The polling engine then selects a target endpoint 
(step 908) to be polled. A DSC object for the source 
endpoint for the polling request is obtained (step 912) , 
and a DSC object for the user logged on to the source 
endpoint is also obtained (step 912) . The polling engine 
then requests the DSC manager for a DSC to be used during 
the polling operation (step 914) . The polling engine 
then begins polling the target endpoint on the proper 
interval (step 916), and the process is complete. 

It should be noted that the polling process may be 
continuous; for example, the administrator has requested 
that the administration application continually monitor 
the status of a certain set of devices. In other cases, 
the administrator may be performing "demand polling" on a 
more limited basis at the specific request of an 
administrator. Hence, the process shown in Figure 9A may 
be part of a continuous loop through polling tasks. 
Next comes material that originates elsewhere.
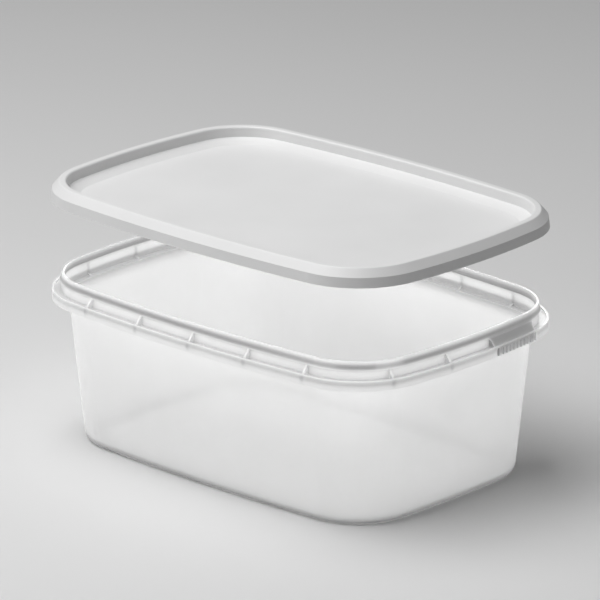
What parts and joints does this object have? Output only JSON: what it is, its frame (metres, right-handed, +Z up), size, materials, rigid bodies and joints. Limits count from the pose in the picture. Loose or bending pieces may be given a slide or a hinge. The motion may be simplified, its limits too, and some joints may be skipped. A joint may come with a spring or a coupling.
{
  "type": "rectangular food container",
  "caption": "Rectangular translucent plastic food tub with rounded corners, tapered walls, a ribbed tamper-evident rim with a tear tab, and a recessed white lid that lifts off.",
  "frame": {"origin": "middle of the base, on the surface that the tub stands on", "axes": "+Z up out of the open tub, +X along the long side towards the short side that holds the tear tab, -Y towards the long side that faces the user"},
  "size_m": [0.186, 0.13, 0.1057],
  "materials": {
    "tub_plastic": "translucent natural moulded polypropylene, satin gloss",
    "lid_plastic": "white moulded polypropylene, satin"
  },
  "bodies": {
    "tub": {"tub": "tub_plastic"},
    "lid": {"lid": "lid_plastic"}
  },
  "joints": [
    {"name": "lid_lift", "type": "slide", "parent": "tub", "child": "lid", "axis": [0, 0, 1], "range_m": [-0.036, 0]}
  ]
}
With reference now to Figure 9B, a flowchart shows a 
process used by a polling engine to get a DSC for a 
user/endpoint combination. Figure 9B provides more 
detail for step 910 in Figure 9A. The process begins 
when the polling engine asks the ORB for a host name 
(step 922), and then the polling engine asks a domain 
name server for an address associated with the host name 
(step 924) : The IPOP Service is requested to construct 
an endpoint from the address from the domain name server 
(step 926) , and the DSC manager is requested to construct 
a DSC object from the source endpoint and the target 
endpoint (step 928) . The process of obtaining this DSC 
is then complete.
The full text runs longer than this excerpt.